A cold air constringes the extremities of the external fibres of the body; this increases their elasticity, and favors the return of the blood from the extreme parts to the heart. It contracts those very fibres; consequently it increases also their force. On the contrary, a warm air relaxes and lengthens the extremes of the fibres; of course it diminishes their force and elasticity.

People are therefore more vigorous in cold climates. Here the action of the heart and the reaction of the extremities of the fibres are better performed, the temperature of the humors is greater, the blood moves freer towards the heart, and reciprocally the heart has more power. This superiority of strength must produce various effects; for instance, a greater boldness,—that is, more courage; a greater sense of superiority,—that is, less desire of revenge; a greater opinion of security,—that is, more frankness, less suspicion, policy and cunning. In short, this must be productive of very different tempers. Put a man into a close, warm place, and, for the reasons above given, he will feel a great faintness. If under this circumstance you propose a bold enterprise to him, I believe you will find him very little disposed towards it; his present weakness will throw him into a despondency; he will be afraid of every thing, being in a state of total incapacity.

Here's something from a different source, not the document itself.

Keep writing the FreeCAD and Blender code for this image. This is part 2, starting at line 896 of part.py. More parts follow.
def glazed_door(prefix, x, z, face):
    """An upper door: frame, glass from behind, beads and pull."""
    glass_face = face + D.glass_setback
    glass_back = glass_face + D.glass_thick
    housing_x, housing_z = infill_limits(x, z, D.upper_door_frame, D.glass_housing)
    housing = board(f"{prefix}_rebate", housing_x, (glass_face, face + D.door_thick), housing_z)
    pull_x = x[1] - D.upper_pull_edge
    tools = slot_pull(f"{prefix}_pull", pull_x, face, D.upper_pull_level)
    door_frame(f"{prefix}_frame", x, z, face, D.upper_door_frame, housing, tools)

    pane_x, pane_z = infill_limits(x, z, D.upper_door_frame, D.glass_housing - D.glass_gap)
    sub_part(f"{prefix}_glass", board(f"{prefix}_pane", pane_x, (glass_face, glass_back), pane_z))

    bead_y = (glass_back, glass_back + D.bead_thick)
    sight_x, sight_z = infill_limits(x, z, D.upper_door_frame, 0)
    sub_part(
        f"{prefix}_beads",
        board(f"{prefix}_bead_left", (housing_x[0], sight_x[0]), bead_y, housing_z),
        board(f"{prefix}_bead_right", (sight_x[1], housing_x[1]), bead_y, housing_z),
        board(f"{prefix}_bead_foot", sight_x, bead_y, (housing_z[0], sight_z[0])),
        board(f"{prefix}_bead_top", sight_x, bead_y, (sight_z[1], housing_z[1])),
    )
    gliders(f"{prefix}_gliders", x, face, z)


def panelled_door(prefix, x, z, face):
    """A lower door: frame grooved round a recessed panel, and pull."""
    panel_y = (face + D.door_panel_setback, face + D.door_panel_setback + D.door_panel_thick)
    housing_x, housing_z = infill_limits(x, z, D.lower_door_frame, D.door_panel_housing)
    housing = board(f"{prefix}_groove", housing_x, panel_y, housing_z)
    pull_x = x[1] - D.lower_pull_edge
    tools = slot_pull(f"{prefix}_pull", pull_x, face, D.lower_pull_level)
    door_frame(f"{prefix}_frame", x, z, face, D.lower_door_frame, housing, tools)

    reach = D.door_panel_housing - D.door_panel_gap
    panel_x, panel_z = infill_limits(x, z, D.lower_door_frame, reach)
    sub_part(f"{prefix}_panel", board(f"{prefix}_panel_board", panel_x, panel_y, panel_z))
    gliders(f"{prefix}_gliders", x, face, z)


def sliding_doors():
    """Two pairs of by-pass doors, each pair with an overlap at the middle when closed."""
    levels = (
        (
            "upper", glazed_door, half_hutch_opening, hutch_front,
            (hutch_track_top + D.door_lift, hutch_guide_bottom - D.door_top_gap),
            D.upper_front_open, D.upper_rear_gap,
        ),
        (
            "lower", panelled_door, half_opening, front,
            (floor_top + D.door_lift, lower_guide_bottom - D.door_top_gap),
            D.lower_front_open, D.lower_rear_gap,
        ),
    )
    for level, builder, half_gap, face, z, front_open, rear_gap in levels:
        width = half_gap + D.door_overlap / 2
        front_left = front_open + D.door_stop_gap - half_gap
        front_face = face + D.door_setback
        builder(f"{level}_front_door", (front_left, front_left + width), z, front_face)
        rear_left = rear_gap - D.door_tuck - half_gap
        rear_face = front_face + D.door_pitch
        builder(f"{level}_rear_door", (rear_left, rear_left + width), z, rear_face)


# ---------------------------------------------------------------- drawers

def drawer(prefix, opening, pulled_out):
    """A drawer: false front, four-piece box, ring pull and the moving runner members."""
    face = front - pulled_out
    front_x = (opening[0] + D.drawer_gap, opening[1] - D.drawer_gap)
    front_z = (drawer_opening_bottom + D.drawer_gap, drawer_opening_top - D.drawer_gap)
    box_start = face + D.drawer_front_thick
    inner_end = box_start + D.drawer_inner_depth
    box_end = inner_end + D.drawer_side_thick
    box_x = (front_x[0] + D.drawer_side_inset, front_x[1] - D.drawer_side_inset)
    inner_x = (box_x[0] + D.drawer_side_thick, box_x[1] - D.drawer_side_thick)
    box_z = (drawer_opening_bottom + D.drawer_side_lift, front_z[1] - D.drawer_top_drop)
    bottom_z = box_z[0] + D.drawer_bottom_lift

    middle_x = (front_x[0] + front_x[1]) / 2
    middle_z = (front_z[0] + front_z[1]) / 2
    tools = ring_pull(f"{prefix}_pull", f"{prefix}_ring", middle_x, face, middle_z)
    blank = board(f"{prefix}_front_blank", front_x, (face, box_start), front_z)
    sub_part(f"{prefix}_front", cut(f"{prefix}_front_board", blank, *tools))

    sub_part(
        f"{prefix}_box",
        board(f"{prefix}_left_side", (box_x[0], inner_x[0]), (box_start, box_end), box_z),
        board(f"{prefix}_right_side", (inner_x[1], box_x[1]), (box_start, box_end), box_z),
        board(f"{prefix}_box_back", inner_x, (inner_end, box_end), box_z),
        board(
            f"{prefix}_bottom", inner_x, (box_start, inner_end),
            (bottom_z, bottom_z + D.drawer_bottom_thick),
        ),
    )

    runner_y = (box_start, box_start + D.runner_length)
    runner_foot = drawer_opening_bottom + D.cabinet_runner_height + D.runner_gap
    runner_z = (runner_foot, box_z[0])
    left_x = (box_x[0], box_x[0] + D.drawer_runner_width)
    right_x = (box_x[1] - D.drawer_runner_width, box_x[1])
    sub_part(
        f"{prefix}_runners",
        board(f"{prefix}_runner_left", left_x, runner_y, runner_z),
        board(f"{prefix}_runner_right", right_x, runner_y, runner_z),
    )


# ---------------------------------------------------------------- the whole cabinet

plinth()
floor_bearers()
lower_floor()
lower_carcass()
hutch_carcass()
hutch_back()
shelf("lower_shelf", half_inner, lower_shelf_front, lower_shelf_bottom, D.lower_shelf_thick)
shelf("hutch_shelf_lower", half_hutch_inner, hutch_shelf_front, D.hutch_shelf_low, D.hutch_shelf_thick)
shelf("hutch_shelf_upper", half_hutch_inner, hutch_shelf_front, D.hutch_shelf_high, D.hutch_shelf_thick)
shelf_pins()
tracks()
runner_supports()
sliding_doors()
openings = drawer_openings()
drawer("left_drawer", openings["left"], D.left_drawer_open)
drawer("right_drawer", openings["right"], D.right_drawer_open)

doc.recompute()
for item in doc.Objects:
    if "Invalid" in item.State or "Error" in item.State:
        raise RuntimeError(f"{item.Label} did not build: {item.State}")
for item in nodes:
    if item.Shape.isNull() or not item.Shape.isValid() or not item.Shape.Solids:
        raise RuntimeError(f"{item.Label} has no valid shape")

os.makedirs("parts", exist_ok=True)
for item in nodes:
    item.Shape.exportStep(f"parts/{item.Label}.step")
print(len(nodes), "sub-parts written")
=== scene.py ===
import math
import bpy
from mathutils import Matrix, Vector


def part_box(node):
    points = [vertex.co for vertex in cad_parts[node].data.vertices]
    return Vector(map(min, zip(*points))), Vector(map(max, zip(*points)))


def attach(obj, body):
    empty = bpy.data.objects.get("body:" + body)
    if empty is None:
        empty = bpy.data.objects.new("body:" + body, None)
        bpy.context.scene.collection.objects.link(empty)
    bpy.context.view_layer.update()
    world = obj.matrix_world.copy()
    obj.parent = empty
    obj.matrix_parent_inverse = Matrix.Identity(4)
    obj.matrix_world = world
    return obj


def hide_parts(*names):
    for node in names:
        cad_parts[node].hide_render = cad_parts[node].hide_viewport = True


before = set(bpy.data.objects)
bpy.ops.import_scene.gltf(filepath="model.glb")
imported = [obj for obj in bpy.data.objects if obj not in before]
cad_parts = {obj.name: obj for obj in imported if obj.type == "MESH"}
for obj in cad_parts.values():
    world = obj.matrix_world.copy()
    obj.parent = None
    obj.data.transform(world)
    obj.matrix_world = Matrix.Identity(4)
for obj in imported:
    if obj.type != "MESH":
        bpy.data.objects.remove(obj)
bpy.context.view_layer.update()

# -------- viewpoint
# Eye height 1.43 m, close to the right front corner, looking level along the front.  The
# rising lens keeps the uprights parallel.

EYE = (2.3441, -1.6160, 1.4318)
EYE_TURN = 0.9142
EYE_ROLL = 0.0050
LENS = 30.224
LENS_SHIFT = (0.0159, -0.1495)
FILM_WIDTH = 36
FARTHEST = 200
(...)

The inhabitants of warm countries are, like old men, timorous; the people in cold countries are, like young men, brave.

In the following extract, from chapter five, Book XXIV., the climatic theory is again applied, this time to the matter of religion, in a style that makes one think of Buckle's "History of Civilization:"—

When the Christian religion, two centuries ago, became unhappily divided into Catholic and Protestant, the people of the north embraced the Protestant, and those south adhered still to the Catholic.

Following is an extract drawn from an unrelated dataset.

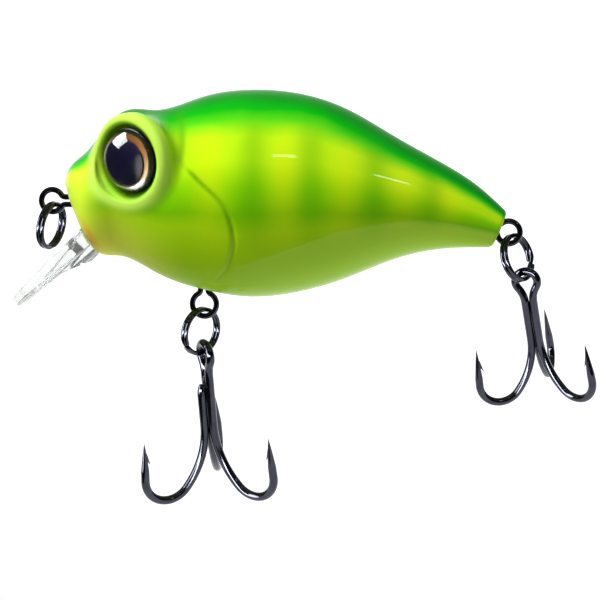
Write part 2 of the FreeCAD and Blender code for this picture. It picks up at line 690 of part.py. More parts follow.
def build_treble(word, pose):
    """A double hook bent from one wire with the eye at its middle, and a single hook brazed to it."""
    wire = dims[f"{word}_hook_wire"]
    shank_radius = wire / math.sqrt(3) * dims["shank_spread"]
    neck = shank_radius * math.sin(math.radians(60))
    offset = shank_radius * math.cos(math.radians(60))
    eye, bend = dims[f"{word}_hook_eye"], dims["hook_eye_bend"]
    eye_centre = dims["ring_wire"] / 2 + dims["link_gap"] + wire / 2 - eye
    reach, meet_u, meet_v = neck_points(eye, neck, bend)
    shank_top = eye_centre - reach

    def place(down, across):
        return V(offset, across, eye_centre - down)

    eye_angle = math.degrees(math.atan2(meet_v, meet_u))
    eye_edges = [
        arc_through(place, (reach, neck + bend), bend, -90, eye_angle - 180),
        arc_through(place, (0, 0), eye, eye_angle, 360 - eye_angle),
        arc_through(place, (reach, -neck - bend), bend, 180 - eye_angle, 90),
    ]
    first_edges, first_tools = hook_arm(word, 60, shank_top, shank_radius)
    second_edges, second_tools = hook_arm(word, -60, shank_top, shank_radius)
    path = list(reversed(first_edges)) + eye_edges + second_edges
    double = wire_solid(path, wire).fuse(first_tools + second_tools).removeSplitter()
    single_edges, single_tools = hook_arm(word, 180, shank_top - wire, shank_radius)
    single = wire_solid(single_edges, wire).fuse(single_tools).removeSplitter()
    pieces = []
    for kind, shape in (("double", double), ("single", single)):
        piece = doc.addObject("Part::Feature", f"{word}_treble_{kind}_hook")
        piece.Label = f"{word}_treble_{kind}_hook"
        piece.Shape = shape
        piece.Placement = pose
        pieces.append(piece)
    return pieces


# ---- assembly -----------------------------------------------------------------------------------------
nodes = build_shells()
lip = lip_solid("diving_lip", 0)
nodes.append(lip)
for eye_word, eye_side in SIDES.items():
    nodes.extend(build_eye(eye_word, eye_side))
for hanger_word, (hanger_place, hanger_length) in hanger_frames().items():
    nodes.append(build_hanger(hanger_word, hanger_place, hanger_length))

eye_centres = {
    "nose": ORIGIN,
    "belly": V(dims["belly_eye_x"], 0, dims["belly_eye_z"]),
    "tail": V(dims["tail_eye_x"], 0, dims["tail_eye_z"]),
}
ring_poses = {}
for ring_word, eye_centre in eye_centres.items():
    ring_poses[ring_word] = ring_pose(ring_word, eye_centre)
    nodes.append(build_ring(ring_word, ring_poses[ring_word], f"{ring_word}_ring_radius"))
for treble_word in ("belly", "tail"):
    nodes.extend(build_treble(treble_word, treble_pose(treble_word, ring_poses[treble_word])))

ballast = make("Part::Sphere", "ballast_weight", {"Radius": "dimensions.ballast_radius",
                                                  **at(x="dimensions.ballast_x", z="dimensions.ballast_z")})
nodes.append(ballast)
ball_height = "dimensions.shelf_z + dimensions.ball_radius + dimensions.ball_gap"
for ball_word, ahead, behind in (("front", "front", "middle"), ("rear", "middle", "rear")):
    middle = f"(dimensions.rib_{ahead}_x + dimensions.rib_thickness + dimensions.rib_{behind}_x) / 2"
    nodes.append(make("Part::Sphere", f"{ball_word}_rattle_ball",
                      {"Radius": "dimensions.ball_radius",
                       **at(x=middle, z=ball_height)}))

doc.recompute()

# ---- checks and export --------------------------------------------------------------------------------
for item in doc.Objects:
    if "Invalid" in item.State or "Error" in item.State:
        raise RuntimeError(f"{item.Label} failed: {item.State}")
for node in nodes:
    shape = node.Shape
    if shape.isNull() or not shape.isValid() or not shape.Solids:
        raise RuntimeError(f"{node.Label} has no valid solid")
    print(f"{node.Label:28s} solids {len(shape.Solids)} volume {shape.Volume:9.3f}")

os.makedirs("parts", exist_ok=True)
for node in nodes:
    node.Shape.exportStep(f"parts/{node.Label}.step")
for ring_word, (centre, normal, outward) in ring_poses.items():
    print(ring_word, "ring centre", tuple(centre), "normal", tuple(normal))
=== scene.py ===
"""Crankbait lure: smooth painted body, eyes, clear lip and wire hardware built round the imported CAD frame.

Everything is in the CAD frame: nose towards -X, tail towards +X, up +Z, origin at the nose wire eye.
Formulas work in millimetres, and meshes are scaled to metres by MM when they are made.
"""

import json
from math import asin, atan2, cos, degrees, dist, hypot, pi, radians, sin, sqrt, tan

import bmesh
import bpy
import numpy as np
from mathutils import Matrix, Vector

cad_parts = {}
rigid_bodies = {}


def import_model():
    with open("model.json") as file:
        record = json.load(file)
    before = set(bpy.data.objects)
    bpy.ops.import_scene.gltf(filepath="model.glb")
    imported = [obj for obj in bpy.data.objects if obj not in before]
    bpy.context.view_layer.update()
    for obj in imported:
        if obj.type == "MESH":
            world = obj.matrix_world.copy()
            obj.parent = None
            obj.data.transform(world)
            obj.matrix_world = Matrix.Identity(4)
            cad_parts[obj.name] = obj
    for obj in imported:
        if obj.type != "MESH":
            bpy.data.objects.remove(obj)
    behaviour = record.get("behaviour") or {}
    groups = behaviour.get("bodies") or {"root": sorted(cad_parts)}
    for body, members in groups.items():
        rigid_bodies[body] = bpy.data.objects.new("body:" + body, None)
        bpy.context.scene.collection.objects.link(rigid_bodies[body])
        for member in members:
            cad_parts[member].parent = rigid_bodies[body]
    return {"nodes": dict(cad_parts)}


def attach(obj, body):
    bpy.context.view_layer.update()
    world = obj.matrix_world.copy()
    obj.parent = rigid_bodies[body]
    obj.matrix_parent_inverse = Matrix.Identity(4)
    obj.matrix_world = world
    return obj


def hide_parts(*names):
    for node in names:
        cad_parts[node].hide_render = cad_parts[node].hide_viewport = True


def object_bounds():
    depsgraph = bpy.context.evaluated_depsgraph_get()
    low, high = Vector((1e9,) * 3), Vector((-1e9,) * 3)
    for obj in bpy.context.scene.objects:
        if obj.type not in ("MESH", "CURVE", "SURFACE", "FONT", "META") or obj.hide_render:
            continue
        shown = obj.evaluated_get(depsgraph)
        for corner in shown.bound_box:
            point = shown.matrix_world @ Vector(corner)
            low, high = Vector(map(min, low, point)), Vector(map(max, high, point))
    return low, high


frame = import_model()
cad_box = [list(corner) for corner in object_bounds()]
scene = bpy.context.scene

MM = 0.001
SIDES = {"left": -1.0, "right": 1.0}

# ---- body outline: place, top, bottom and half width of each cross-section ----
STATIONS = (
    (1.4, 2.7, 0.9, 0.85),
    (2.2, 3.6, -0.9, 2.2),
    (3.5, 4.7, -3.8, 3.7),
    (6.5, 8.1, -5.2, 4.7),
    (10.0, 8.55, -6.75, 5.75),
    (14.5, 9.75, -8.3, 6.95),
    (19.0, 10.4, -8.95, 7.45),
    (23.5, 10.05, -8.45, 7.15),
    (28.0, 8.6, -7.1, 6.4),
    (32.5, 6.05, -5.3, 5.1),
    (37.0, 3.55, -4.3, 3.6),
    (40.5, 1.25, -4.15, 2.35),
    (42.9, -0.95, -4.1, 1.4),
)
WALL = 1.0
NOSE_PLANE = 1.3
NOSE_ROUND = 0.8
TAIL_FACE = (42.15, -2.5)
TAIL_SLANT = radians(22.5)
TAIL_ROUND = 0.35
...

The reason is plain: the people of the north have, and will forever have, a spirit of liberty and independence, which the people of the south have not; and therefore, a religion which has no visible head, is more agreeable to the independency of the climate, than that which has one.

Climate is a "great matter" with Montesquieu. In treating of the subject of a state changing its religion, he says:—

The ancient religion is connected with the constitution of the kingdom, and the new one is not; the former agrees with the climate, and very often the new one is opposite to it.

For the Christian religion, Montesquieu professes profound respect,—rather as a pagan political philosopher might do, than as one intimately acquainted with it by a personal experience of his own. His spirit, however, is humane and liberal. It is the spirit of Montaigne, it is the spirit of Voltaire, speaking in the idiom of this different man, and of this different man as influenced by his different circumstances. Montesquieu had had practical proof of the importance to himself of not offending the dominant hierarchy.

The latter part of "The Spirit of Laws" contains discussions exhibiting no little research on the part of the author. There is, for one example, a discussion of the course of commerce in different ages of the world, and of the influences that have wrought from time to time to bring about the changes occurring. For another example, there is a discussion of the feudal system.

Montesquieu was an admirer of the English constitution. His work, perhaps, contains no extended chapters more likely to instruct the general reader and to furnish a good idea of the writer's genius and method, than the two chapters—chapter six, Book XI., and chapter twenty-seven, Book XIX.—in which the English nation and the English form of government are sympathetically described. We simply indicate, for we have no room to exhibit, these chapters. Voltaire, too, expressed Montesquieu's admiration of English liberty and English law.

On the whole, concerning Montesquieu it may justly be said, that of all political philosophers, he, if not the profoundest, is at least one of the most interesting; if not the most accurate and critical, at least one of the most brilliant and suggestive.

As to Montesquieu the man, it is perhaps sufficient to say that he seems to have been a very good type of the French gentleman of quality. An interesting story told by Sainte-Beuve reveals, if true, a side at once attractive and repellent of his personal character. Montesquieu at Marseilles employed a young boatman, whose manner and speech indicated more cultivation than was to have been looked for in one plying his vocation. The philosopher learned his history. The youth's father was at the time a captive in one of the Barbary States, and this son of his was now working to earn money for his ransom. The stranger listened apparently unmoved, and went his way. Some months later, home came the father, released he knew not how, to his surprised and overjoyed family. The son guessed the secret, and, meeting Montesquieu a year or so after in Marseilles, threw himself in grateful tears at his feet, begged the generous benefactor to reveal his name and to come and see the family he had blessed. Montesquieu, calmly expressing himself ignorant of the whole business, actually shook the young fellow off, and turned away without betraying the least emotion. It was not till after the cold-blooded philanthropist's death that the fact came out.

A tranquil, happy temperament was Montesquieu's. He would seem to have come as near as any one ever did to being the natural master of his part in life. But the world was too much for him, as it is for all—at last. Witness the contrast of these two different sets of expressions from his pen. In earlier manhood he says:

Study has been for me the sovereign remedy for all the dissatisfactions of life, having never had a sense of chagrin that an hour's reading would not dissipate. I wake in the morning with a secret joy to behold the light. I behold the light with a kind of ravishment, and all the rest of the day I am happy.

Within a few years of his death, the brave, cheerful tone had declined to this:—

I am broken down with fatigue; I must repose for the rest of my life.

Then further to this:—

I have expected to kill myself for the last three months, finishing an addition to my work on the origin and changes of the French civil law. It will take only three hours to read it; but, I assure you, it has been such a labor to me, that my hair has turned white under it all.

Finally it touches nadir:—

It [his work] has almost cost me my life; I must rest; I can work no more.

My candles are all burned out; I have set off all my cartridges.

When Montesquieu died, only Diderot, among Parisian men of letters, followed him to his tomb.